Aim
Everything from the line containing "Keep writing the FreeCAD" to the line containing "low, high = Vector((1e9,)", both lines included, must be copied exactly; nothing else should be.

(Items from a dataset)

○ ○ ○ ○ ○

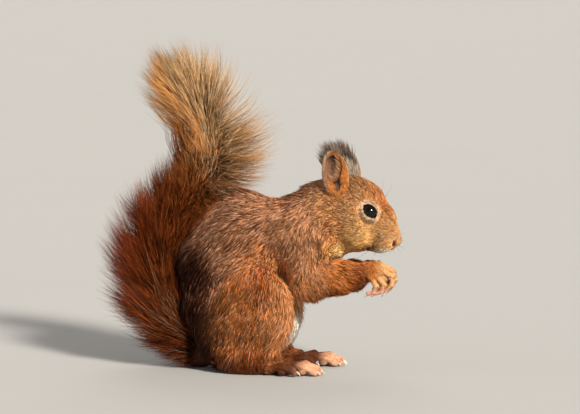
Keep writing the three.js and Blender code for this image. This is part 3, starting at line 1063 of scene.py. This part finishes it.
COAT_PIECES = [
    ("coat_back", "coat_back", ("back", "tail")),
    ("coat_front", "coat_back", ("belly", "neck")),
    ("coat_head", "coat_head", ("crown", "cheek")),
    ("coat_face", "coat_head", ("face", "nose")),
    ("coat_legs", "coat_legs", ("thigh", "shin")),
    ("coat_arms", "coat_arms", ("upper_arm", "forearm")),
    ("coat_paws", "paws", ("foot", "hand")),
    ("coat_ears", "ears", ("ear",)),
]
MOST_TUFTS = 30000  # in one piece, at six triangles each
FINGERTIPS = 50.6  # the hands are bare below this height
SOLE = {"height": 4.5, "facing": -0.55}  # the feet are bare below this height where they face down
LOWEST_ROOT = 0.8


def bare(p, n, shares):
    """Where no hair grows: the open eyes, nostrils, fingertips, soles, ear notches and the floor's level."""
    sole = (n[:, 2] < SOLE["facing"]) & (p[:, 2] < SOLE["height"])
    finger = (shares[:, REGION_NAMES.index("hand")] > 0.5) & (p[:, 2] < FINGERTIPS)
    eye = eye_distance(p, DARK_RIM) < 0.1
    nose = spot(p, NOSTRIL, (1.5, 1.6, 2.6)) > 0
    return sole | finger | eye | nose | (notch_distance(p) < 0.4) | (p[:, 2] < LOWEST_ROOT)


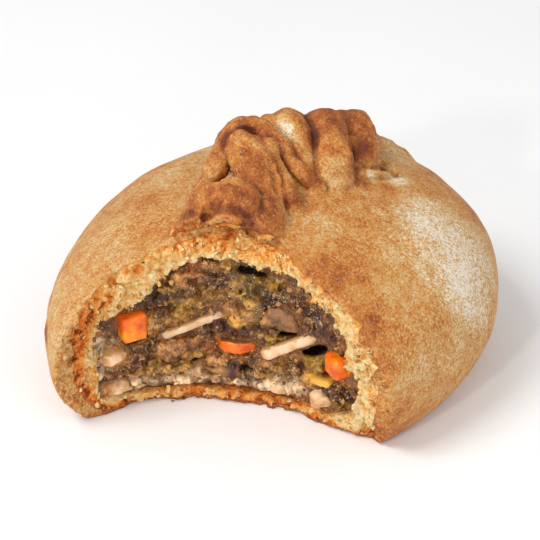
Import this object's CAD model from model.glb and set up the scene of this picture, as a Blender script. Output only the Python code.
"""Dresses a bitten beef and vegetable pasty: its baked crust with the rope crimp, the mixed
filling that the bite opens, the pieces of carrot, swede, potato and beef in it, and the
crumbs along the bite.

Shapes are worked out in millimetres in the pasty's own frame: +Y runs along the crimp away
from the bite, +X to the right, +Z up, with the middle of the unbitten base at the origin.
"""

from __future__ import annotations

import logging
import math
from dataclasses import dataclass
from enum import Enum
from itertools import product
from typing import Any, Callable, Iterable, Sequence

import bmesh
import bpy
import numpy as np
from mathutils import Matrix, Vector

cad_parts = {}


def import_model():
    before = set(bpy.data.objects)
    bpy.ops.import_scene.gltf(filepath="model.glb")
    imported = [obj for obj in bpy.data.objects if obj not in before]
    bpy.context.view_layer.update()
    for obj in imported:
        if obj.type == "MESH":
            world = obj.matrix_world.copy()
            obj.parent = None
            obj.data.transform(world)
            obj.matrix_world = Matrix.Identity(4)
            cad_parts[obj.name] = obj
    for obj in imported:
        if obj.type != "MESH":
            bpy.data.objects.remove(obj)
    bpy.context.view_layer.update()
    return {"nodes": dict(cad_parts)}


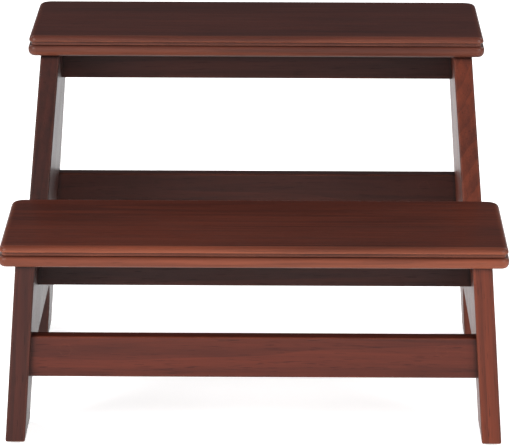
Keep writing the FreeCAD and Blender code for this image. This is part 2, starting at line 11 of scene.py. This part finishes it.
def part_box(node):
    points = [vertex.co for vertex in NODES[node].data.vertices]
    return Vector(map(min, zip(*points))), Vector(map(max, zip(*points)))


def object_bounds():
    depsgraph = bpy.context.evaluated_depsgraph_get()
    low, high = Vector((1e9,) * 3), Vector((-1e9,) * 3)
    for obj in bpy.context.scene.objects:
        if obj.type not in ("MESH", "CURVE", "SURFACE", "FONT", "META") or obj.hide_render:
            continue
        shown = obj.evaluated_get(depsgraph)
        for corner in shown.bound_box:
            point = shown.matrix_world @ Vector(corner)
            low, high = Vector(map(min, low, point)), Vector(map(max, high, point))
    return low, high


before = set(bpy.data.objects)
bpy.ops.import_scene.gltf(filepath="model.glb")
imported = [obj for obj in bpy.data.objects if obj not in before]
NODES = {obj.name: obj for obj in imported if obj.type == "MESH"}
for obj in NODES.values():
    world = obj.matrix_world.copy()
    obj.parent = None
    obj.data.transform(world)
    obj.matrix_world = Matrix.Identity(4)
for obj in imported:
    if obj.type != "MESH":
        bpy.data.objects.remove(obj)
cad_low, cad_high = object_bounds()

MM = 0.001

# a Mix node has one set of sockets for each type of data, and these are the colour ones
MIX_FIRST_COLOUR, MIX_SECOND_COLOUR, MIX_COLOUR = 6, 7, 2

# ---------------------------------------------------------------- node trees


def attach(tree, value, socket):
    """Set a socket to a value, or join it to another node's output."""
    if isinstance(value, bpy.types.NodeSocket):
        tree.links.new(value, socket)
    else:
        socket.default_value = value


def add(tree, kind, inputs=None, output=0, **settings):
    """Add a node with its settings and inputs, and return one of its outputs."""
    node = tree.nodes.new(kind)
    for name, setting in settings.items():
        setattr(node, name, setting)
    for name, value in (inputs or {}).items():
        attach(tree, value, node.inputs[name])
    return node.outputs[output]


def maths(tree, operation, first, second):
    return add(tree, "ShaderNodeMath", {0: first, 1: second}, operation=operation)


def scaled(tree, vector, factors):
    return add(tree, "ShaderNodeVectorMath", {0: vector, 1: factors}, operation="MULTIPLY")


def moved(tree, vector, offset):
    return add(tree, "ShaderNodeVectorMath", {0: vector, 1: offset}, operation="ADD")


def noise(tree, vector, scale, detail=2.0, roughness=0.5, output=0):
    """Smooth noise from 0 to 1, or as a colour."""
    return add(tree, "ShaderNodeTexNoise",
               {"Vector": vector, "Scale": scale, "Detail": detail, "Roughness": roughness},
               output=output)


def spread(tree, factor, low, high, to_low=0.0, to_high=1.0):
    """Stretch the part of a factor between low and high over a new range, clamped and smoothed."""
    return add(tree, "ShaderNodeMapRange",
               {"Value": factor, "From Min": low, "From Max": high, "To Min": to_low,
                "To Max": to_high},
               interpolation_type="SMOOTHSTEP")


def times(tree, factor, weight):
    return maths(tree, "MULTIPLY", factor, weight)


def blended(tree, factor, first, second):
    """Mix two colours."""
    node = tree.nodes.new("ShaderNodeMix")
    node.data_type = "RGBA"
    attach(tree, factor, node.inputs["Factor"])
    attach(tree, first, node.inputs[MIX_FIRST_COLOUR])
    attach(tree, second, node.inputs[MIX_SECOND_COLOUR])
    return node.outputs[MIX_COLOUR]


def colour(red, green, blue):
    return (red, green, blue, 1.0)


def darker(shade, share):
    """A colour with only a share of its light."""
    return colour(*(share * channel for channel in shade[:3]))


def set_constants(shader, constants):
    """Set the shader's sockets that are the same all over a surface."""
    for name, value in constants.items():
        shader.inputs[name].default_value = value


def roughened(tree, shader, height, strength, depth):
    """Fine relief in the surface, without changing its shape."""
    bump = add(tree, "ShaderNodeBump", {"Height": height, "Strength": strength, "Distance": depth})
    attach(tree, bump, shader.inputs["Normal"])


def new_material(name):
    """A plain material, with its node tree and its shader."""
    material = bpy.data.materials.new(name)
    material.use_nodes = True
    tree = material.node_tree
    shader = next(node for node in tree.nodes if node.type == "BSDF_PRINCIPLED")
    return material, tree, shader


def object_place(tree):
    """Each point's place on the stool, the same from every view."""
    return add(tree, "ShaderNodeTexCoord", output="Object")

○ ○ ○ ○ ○

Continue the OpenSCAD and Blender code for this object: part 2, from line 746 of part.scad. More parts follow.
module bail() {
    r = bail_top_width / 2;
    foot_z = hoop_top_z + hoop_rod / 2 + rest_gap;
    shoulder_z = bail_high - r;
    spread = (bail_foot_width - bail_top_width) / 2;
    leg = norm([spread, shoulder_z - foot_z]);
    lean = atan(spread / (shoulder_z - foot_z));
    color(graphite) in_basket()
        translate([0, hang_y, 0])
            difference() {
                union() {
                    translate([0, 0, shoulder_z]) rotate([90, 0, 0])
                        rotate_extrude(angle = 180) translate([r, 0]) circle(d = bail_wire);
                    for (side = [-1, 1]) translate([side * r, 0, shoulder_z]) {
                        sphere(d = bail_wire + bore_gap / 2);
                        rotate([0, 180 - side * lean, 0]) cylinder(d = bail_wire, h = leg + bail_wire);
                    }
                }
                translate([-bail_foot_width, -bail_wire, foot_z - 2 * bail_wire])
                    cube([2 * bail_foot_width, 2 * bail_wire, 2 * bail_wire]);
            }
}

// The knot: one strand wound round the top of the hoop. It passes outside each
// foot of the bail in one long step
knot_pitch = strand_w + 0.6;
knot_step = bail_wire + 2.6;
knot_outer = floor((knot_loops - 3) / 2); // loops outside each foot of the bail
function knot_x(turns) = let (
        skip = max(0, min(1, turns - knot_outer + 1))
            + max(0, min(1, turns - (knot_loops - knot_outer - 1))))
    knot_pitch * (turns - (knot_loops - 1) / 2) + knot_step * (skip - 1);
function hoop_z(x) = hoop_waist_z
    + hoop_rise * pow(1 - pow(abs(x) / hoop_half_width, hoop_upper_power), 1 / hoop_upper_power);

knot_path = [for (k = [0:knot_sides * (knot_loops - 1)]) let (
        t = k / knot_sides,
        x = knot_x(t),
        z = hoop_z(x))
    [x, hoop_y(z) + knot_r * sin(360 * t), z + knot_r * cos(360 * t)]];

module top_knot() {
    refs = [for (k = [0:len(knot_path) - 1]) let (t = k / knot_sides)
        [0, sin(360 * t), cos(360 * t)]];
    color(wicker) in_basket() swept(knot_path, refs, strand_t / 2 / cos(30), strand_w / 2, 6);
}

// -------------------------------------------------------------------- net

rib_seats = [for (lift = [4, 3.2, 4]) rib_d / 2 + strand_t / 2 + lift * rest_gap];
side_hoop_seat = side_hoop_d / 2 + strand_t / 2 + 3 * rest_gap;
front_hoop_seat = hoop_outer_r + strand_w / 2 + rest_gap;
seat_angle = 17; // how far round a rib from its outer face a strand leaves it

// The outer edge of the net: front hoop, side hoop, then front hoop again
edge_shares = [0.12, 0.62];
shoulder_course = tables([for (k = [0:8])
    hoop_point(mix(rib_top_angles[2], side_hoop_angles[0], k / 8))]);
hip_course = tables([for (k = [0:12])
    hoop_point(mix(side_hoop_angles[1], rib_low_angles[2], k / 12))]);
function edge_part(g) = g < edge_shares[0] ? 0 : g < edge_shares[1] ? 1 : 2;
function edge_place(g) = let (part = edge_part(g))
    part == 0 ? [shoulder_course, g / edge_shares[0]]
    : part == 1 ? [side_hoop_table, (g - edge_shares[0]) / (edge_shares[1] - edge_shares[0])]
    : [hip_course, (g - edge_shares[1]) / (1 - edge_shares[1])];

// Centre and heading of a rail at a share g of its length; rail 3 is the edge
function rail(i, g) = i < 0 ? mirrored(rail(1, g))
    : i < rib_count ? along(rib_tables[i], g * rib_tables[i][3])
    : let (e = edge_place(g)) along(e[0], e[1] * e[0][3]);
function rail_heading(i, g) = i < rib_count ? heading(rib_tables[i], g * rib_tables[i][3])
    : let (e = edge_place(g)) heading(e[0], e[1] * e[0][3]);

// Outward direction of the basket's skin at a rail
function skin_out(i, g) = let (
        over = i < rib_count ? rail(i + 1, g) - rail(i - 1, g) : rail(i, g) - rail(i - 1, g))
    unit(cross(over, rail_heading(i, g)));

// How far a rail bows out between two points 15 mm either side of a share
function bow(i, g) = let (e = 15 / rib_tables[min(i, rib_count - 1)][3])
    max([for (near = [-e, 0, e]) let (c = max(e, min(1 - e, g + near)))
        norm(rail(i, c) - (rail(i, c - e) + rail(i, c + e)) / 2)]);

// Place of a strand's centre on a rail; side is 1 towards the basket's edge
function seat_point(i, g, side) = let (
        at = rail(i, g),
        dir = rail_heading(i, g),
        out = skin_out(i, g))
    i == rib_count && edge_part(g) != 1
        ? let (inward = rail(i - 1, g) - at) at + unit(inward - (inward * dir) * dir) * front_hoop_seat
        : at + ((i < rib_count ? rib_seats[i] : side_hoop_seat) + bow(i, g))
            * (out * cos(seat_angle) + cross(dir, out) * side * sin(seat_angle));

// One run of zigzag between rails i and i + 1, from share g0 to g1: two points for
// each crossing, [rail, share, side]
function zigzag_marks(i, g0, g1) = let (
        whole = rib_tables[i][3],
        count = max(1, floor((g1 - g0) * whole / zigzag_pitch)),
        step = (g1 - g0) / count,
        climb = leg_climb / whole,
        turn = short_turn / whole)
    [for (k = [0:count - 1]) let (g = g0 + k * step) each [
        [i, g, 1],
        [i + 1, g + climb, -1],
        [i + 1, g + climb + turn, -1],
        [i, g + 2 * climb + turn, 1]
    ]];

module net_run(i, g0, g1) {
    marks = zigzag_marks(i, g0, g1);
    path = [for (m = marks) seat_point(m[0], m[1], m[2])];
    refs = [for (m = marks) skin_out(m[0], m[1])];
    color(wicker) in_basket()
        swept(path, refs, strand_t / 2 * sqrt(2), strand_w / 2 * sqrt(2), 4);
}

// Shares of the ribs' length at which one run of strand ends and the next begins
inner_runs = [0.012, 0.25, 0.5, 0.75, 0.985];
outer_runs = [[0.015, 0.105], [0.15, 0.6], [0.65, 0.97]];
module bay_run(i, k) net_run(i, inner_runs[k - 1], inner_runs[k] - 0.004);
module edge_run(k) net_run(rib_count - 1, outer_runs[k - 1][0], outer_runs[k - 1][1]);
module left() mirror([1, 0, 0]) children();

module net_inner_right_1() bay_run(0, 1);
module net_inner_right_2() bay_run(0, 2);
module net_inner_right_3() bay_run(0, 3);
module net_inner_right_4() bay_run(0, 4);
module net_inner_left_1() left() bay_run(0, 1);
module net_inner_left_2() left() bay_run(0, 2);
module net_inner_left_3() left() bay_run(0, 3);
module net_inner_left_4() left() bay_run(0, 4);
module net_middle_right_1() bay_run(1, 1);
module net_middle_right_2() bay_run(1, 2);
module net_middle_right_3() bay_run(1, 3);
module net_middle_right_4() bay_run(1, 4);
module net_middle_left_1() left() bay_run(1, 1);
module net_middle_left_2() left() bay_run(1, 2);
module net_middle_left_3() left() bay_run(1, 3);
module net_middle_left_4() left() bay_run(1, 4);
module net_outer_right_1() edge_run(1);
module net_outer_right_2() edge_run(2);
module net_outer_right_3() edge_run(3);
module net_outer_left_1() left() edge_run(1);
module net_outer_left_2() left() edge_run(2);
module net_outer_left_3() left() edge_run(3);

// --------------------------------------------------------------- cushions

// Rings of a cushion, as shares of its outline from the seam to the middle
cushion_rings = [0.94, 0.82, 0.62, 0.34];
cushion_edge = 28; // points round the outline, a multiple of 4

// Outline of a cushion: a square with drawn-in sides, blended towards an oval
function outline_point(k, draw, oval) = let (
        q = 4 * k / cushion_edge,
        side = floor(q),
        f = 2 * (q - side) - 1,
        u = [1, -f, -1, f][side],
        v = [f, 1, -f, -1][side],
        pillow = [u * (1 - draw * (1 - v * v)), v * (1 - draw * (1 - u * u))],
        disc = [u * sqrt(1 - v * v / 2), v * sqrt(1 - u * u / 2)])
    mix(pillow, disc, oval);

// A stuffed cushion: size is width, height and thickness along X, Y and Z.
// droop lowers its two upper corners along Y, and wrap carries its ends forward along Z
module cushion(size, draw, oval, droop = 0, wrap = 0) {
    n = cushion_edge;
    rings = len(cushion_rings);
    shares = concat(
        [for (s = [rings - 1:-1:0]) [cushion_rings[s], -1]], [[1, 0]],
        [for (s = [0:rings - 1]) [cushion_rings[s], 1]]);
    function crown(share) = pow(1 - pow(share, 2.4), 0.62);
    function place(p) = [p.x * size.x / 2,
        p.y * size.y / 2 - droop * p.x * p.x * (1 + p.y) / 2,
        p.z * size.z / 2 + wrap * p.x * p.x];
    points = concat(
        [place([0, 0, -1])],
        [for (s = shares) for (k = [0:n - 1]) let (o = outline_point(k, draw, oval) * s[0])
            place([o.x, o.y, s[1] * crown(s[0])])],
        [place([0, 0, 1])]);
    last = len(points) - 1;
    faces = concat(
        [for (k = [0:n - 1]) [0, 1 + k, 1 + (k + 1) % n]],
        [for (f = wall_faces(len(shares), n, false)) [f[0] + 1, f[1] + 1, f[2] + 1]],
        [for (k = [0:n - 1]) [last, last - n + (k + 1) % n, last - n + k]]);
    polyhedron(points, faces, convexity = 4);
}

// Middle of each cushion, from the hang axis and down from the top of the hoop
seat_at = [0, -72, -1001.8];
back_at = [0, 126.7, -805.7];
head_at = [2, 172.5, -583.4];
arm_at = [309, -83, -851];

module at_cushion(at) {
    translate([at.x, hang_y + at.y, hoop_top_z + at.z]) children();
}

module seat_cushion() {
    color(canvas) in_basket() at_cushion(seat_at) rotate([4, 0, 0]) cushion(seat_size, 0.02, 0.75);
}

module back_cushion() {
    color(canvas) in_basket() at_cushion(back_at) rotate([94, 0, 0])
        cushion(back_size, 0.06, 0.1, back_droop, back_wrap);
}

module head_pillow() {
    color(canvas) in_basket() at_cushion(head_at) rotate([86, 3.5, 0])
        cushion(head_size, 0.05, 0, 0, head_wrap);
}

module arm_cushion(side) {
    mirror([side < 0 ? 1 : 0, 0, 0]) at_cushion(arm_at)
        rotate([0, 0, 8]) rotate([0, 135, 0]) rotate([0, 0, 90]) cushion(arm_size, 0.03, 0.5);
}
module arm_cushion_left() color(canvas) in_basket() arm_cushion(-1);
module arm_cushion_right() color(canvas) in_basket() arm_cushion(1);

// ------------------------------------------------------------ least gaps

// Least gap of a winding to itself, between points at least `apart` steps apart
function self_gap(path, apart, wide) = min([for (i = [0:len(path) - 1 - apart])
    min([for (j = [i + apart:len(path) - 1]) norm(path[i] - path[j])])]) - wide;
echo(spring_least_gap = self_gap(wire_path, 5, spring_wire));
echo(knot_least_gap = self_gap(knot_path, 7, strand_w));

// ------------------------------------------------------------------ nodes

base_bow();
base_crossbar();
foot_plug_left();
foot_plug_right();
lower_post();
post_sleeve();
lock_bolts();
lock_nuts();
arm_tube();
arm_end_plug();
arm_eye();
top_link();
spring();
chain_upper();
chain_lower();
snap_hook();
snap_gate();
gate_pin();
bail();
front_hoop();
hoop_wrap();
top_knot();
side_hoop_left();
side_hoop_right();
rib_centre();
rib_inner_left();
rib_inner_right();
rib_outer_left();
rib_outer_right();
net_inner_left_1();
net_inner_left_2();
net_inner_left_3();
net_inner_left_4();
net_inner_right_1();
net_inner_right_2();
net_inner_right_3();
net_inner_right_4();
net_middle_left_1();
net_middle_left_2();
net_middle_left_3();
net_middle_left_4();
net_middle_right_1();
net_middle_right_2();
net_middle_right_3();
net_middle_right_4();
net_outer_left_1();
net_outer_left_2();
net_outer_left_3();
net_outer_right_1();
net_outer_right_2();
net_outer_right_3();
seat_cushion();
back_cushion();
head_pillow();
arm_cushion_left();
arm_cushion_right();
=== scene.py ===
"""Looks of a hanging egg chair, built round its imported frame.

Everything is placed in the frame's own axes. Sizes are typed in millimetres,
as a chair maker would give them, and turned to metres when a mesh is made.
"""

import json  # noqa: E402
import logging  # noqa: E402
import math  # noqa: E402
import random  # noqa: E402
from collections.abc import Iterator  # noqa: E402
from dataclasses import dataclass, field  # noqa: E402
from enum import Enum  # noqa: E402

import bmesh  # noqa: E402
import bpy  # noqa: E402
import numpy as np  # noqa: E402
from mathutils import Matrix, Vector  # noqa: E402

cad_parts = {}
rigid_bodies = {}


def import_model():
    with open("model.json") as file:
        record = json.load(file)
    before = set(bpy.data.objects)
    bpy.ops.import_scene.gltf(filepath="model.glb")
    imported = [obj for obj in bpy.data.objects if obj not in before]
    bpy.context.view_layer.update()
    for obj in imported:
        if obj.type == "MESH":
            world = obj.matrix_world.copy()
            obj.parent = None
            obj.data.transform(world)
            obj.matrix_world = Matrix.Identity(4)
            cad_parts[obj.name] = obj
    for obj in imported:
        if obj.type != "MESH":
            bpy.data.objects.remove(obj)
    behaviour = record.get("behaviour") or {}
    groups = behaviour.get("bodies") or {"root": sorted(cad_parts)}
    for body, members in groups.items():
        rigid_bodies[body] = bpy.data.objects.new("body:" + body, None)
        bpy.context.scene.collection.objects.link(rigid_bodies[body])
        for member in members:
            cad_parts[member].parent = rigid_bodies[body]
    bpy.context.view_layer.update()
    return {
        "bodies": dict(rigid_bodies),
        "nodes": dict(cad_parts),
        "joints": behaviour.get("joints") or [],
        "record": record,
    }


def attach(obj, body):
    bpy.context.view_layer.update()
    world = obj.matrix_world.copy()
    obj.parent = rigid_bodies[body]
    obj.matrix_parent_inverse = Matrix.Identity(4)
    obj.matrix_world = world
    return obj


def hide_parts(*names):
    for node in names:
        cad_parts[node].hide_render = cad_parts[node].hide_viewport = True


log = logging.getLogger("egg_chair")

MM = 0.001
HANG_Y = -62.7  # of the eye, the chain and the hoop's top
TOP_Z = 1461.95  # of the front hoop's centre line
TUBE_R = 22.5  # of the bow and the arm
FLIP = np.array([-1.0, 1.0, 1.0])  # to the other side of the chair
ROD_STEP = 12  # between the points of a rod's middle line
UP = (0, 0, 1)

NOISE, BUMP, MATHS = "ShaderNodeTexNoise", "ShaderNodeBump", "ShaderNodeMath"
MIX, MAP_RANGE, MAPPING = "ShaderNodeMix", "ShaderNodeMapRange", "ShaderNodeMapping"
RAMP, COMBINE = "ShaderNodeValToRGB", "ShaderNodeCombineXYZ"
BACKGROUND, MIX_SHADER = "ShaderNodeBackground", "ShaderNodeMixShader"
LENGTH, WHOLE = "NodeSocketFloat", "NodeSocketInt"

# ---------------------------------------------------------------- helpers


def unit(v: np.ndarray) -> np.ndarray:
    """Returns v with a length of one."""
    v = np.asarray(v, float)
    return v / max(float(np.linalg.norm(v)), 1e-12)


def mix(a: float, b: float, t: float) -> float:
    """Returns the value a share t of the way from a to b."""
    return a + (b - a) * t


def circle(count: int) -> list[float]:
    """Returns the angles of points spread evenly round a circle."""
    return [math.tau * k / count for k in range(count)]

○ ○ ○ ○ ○

Full solution
Keep writing the FreeCAD and Blender code for this image. This is part 2, starting at line 11 of scene.py. This part finishes it.
def part_box(node):
    points = [vertex.co for vertex in NODES[node].data.vertices]
    return Vector(map(min, zip(*points))), Vector(map(max, zip(*points)))


def object_bounds():
    depsgraph = bpy.context.evaluated_depsgraph_get()
    low, high = Vector((1e9,) * 3), Vector((-1e9,) * 3)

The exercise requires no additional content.